Most implementations of social business tools and principles involve a change in how organisations behave, and of course in how the individuals that make up the organisation behave. Most of the discussions of these changes revolve around how changes will impact the rank and file behaviours, but what about the C suite? What will be the impact of social business on the boardroom?
I’ve already written about the role social media can play in strategy dissemination, but what other impacts might it have? One of the first places to look is the way executive teams themselves work together. A social business project nearly always cuts across organisational lines. It involves the sharing of data and cross department collaboration and knowledge sharing.
Many in the marketing department for instance are utilising technology as much as their peers in the IT team. Indeed Gartner predict that by 2017 the marketing department will be spending more on IT than the CIO. So it makes sense for these teams to work more closely together.

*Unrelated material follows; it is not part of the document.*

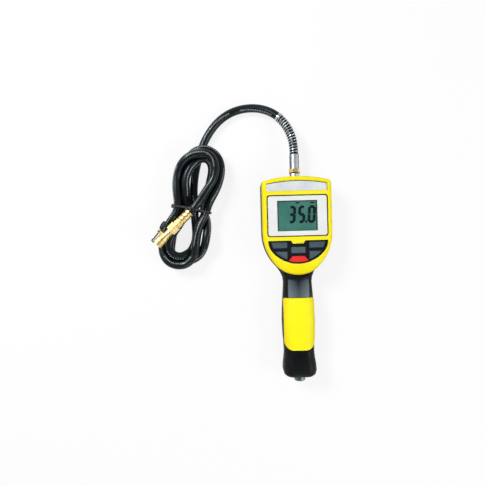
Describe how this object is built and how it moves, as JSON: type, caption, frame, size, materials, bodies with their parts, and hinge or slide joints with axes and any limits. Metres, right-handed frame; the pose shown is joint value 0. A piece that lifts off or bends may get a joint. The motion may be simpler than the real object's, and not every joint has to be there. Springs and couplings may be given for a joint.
{
  "type": "tyre inflator with gauge",
  "caption": "Handheld tyre inflator with a shield-shaped digital display head, press keys, grip handle, and a long hose wound in a tied hank with a clip-on brass chuck.",
  "frame": {"origin": "on the plane of the back face, under the middle of the handset's box", "axes": "+Z out of the display, +Y along the handle towards the hose end, +X to the right of the display"},
  "size_m": [0.2576, 0.4072, 0.044],
  "materials": {
    "housing": "fine moulded grain",
    "bezel": "bright yellow satin moulding",
    "grip": "soft, bright yellow like the bezel",
    "label": "printed film without words",
    "display_panel": "satin",
    "lens": "clear",
    "lcd": "teal display",
    "keypad": "near black film",
    "keys": "soft slate keys",
    "red_key": "soft red key",
    "silicone": "soft",
    "steel": "bright zinc",
    "spring_steel": "drawn wire",
    "board": "varnished laminate",
    "sensor": "moulded",
    "aluminium": "machined",
    "sintered_brass": "sintered",
    "coil": "wrapped coil in a can",
    "tube": "air tube",
    "cell": "plain sleeve",
    "brass": "turned",
    "zinc": "plated",
    "hose": "smooth rubber hose",
    "ring": "light ring",
    "tie": "strap"
  },
  "bodies": {
    "handset": {"front_cover": "housing", "rear_cover": "housing", "battery_door": "housing", "bezel": "bezel", "grip_pad": "grip", "label_strip": "label", "display_panel": "display_panel", "lcd_lens": "lens", "lcd_module": "lcd", "keypad_panel": "keypad", "keypad_mat": "silicone", "housing_screws": "steel", "door_screw": "steel", "circuit_board": "board", "board_screws": "steel", "pressure_sensor": "sensor", "valve_block": "aluminium", "exhaust_silencer": "sintered_brass", "inflate_solenoid": "coil", "deflate_solenoid": "coil", "plunger_springs": "steel", "air_tube": "tube", "outlet_tube": "tube", "batteries": "cell", "battery_contacts": "steel", "inlet_fitting": "brass", "outlet_collar": "zinc", "hose_adapter": "brass", "hose_ferrule": "brass", "hose_lead": "hose", "hose_hank": "hose", "spring_guard": "spring_steel", "guard_ring": "ring", "hank_tie": "tie", "end_ferrule": "brass", "chuck_nut": "brass", "chuck_body": "brass", "chuck_seal": "silicone", "chuck_depressor": "brass", "clip_pin": "steel", "clip_spring": "spring_steel"},
    "key_upper_right": {"key_upper_right": "keys"},
    "key_upper_left": {"key_upper_left": "keys"},
    "key_lower_right": {"key_lower_right": "keys"},
    "key_lower_left": {"key_lower_left": "keys"},
    "key_centre": {"key_centre": "keys"},
    "key_red": {"key_red": "red_key"},
    "inflate_valve": {"inflate_plunger": "steel"},
    "deflate_valve": {"deflate_plunger": "steel"},
    "clip": {"clip_jaw": "steel", "clip_lever": "steel"}
  },
  "joints": [
    {"name": "key_upper_right_press", "type": "slide", "parent": "handset", "child": "key_upper_right", "axis": [0, 0, -1], "range_m": [0, 0.001], "stiffness_N_per_m": 1500, "springref_m": -0.0004},
    {"name": "key_upper_left_press", "type": "slide", "parent": "handset", "child": "key_upper_left", "axis": [0, 0, -1], "range_m": [0, 0.001], "stiffness_N_per_m": 1500, "springref_m": -0.0004},
    {"name": "key_lower_right_press", "type": "slide", "parent": "handset", "child": "key_lower_right", "axis": [0, 0, -1], "range_m": [0, 0.001], "stiffness_N_per_m": 1500, "springref_m": -0.0004},
    {"name": "key_lower_left_press", "type": "slide", "parent": "handset", "child": "key_lower_left", "axis": [0, 0, -1], "range_m": [0, 0.001], "stiffness_N_per_m": 1500, "springref_m": -0.0004},
    {"name": "key_centre_press", "type": "slide", "parent": "handset", "child": "key_centre", "axis": [0, 0, -1], "range_m": [0, 0.001], "stiffness_N_per_m": 1500, "springref_m": -0.0004},
    {"name": "key_red_press", "type": "slide", "parent": "handset", "child": "key_red", "axis": [0, 0, -1], "range_m": [0, 0.001], "stiffness_N_per_m": 1500, "springref_m": -0.0004},
    {"name": "inflate_plunger_slide", "type": "slide", "parent": "handset", "child": "inflate_valve", "axis": [0, 1, 0], "range_m": [0, 0.0015], "stiffness_N_per_m": 2000, "springref_m": -0.0008},
    {"name": "deflate_plunger_slide", "type": "slide", "parent": "handset", "child": "deflate_valve", "axis": [0, 1, 0], "range_m": [0, 0.0015], "stiffness_N_per_m": 2000, "springref_m": -0.0008},
    {"name": "clip_hinge", "type": "hinge", "parent": "handset", "child": "clip", "pos_m": [-0.19582, 0.06714, 0.0342], "axis": [0, 0, -1], "range_deg": [0, 14], "stiffness_Nm_per_rad": 0.15, "springref_deg": -11.46}
  ]
}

Marketing leaders can input into the strategic purchasing of IT systems, whilst their IT peers can provide a wider overview of how systems work together and fit into what the rest of the organisation is doing. When it comes to scale the project, they’ll have a better idea of the enterprise architecture within which it will sit.

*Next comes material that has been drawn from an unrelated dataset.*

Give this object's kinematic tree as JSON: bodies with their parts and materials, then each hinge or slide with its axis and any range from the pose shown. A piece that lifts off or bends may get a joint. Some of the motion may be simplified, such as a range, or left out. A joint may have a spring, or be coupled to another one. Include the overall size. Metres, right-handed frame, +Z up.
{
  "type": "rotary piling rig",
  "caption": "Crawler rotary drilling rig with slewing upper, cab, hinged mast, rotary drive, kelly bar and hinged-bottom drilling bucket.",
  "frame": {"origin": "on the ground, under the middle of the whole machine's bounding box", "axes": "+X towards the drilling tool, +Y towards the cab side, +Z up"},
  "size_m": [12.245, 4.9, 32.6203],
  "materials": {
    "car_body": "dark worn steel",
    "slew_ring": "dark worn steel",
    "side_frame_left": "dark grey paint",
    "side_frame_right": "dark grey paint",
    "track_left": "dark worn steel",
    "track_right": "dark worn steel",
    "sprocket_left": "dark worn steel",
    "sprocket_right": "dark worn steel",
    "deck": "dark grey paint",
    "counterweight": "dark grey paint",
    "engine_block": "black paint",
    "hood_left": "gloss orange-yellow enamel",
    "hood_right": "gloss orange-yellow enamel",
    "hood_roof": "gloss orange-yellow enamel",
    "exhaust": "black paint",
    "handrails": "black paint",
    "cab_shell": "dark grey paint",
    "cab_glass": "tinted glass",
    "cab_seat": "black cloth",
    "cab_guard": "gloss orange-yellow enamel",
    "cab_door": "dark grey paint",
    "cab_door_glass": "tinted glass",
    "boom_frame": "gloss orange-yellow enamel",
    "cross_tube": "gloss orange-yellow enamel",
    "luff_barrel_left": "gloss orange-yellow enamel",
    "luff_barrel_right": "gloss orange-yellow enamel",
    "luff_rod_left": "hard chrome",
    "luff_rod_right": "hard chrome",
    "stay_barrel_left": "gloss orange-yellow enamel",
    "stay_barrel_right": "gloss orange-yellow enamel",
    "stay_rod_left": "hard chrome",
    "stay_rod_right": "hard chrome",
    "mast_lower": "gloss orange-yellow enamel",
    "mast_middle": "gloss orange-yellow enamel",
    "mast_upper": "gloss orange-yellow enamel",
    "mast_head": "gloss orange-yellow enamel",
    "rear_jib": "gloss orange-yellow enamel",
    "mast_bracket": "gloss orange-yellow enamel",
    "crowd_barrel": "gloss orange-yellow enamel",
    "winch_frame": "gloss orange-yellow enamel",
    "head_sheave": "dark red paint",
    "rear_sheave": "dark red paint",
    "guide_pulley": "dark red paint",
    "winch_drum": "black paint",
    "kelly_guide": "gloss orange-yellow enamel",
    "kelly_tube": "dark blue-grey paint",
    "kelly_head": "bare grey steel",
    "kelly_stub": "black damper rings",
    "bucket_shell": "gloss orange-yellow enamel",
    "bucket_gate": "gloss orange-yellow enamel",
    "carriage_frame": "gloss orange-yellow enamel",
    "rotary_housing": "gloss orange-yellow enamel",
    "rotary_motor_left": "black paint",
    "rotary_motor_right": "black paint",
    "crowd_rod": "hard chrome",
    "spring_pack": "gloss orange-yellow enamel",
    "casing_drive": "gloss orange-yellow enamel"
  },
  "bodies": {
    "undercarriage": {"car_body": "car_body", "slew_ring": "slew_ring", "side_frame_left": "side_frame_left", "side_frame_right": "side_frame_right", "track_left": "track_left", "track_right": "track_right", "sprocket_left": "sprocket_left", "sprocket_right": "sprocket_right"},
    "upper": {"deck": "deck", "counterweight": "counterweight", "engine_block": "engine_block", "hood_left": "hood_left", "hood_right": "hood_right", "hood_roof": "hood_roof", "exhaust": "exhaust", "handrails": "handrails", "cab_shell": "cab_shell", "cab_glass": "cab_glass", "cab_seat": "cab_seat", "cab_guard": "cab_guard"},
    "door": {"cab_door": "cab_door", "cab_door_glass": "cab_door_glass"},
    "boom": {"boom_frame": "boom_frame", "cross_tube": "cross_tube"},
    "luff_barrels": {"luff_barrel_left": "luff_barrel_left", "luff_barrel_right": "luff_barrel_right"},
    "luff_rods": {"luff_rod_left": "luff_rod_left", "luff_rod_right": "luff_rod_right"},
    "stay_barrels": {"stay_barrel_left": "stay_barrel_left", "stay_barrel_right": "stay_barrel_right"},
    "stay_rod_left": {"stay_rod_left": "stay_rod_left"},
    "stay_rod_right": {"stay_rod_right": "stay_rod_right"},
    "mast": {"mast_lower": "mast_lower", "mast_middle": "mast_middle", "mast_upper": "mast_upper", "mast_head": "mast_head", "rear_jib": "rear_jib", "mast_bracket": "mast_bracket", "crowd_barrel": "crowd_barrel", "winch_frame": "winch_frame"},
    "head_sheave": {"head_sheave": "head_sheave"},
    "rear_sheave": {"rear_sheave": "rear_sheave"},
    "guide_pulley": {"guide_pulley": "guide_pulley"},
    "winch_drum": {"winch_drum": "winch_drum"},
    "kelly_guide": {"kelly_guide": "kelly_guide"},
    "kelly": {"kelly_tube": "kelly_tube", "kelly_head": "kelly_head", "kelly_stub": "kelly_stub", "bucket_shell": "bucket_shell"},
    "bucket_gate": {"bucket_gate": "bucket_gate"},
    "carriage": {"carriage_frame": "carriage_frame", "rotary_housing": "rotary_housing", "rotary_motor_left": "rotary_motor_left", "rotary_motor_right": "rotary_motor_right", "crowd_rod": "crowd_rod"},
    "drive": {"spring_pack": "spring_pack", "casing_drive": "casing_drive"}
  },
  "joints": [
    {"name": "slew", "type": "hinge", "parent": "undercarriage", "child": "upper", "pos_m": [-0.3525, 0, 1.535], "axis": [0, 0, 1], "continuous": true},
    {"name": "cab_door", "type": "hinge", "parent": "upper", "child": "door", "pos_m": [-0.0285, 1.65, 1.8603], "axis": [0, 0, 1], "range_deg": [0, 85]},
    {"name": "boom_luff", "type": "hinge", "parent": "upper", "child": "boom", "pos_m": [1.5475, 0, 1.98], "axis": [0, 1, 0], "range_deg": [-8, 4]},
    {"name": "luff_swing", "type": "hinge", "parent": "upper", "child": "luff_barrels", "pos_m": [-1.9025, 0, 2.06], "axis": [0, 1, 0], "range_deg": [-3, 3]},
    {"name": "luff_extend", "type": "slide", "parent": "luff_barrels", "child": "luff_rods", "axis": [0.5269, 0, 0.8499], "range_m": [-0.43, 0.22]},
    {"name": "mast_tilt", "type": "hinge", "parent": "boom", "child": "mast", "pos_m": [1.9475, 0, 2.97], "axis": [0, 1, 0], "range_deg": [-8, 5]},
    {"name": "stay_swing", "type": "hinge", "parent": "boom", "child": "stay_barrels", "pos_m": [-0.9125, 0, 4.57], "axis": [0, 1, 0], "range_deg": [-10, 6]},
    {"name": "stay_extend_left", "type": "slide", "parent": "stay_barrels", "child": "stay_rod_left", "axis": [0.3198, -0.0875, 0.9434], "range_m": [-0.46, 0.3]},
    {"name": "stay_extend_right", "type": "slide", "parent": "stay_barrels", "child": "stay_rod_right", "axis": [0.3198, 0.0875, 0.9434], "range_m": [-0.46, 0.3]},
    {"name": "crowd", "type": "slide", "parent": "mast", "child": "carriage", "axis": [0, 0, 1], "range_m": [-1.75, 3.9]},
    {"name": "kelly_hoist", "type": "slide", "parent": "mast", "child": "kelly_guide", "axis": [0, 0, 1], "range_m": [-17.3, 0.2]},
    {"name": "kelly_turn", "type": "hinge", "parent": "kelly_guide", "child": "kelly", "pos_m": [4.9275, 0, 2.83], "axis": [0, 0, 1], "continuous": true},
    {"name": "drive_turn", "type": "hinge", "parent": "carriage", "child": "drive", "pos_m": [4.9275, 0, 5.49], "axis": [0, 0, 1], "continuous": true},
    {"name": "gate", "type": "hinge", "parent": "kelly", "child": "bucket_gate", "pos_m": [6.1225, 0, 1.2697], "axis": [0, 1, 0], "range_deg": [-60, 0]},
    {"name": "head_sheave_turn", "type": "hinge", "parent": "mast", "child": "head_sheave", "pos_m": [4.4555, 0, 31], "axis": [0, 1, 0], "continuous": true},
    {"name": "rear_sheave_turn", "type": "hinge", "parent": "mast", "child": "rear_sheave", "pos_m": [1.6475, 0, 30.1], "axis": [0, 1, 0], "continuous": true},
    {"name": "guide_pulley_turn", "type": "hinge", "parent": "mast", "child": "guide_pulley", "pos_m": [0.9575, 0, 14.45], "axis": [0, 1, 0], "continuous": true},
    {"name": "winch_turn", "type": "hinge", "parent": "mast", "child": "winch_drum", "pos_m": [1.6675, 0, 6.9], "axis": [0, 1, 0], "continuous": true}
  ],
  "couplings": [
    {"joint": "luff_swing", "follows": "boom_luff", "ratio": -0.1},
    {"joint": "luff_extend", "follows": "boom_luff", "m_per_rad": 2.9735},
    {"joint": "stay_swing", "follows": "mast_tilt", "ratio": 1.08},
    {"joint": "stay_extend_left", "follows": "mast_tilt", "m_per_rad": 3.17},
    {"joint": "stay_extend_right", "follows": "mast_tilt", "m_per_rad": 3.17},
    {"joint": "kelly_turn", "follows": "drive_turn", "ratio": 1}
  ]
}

Likewise your HR department are likely to have a big say in the culture that is created at your enterprise. They, together with the CFO, can determine how people are judged, what kind of behaviours are to be reinforced, how salaries are determined and so on. If you want a collaborative culture, yet renumeration is structured along individual lines, it will always be difficult.
Such cross departmental objectives have led many to suggest that a new role should be created to focus on this. Whether it’s called a Chief Social Officer, a Chief Digital Officer or even a Chief Collaboration Officer, this person has responsibility for ensuring the organisation works well together.
Today, many well-known organisations — both for-profit and nonprofit — in a wide range of industries employ a chief digital officer. Among them are Gannett, NBC, Simon & Schuster, Starbucks, Columbia University and Harvard University.
Buying the tools and praying they get used effectively is seldom a good recipe for success, so it is likely that becoming a social business will involve changes in how the executive team work just as much as it will changes in how the rank and file work. The evidence suggests that it’s the organisations with leaders prepared to make those changes that successfully transfer into social organisations.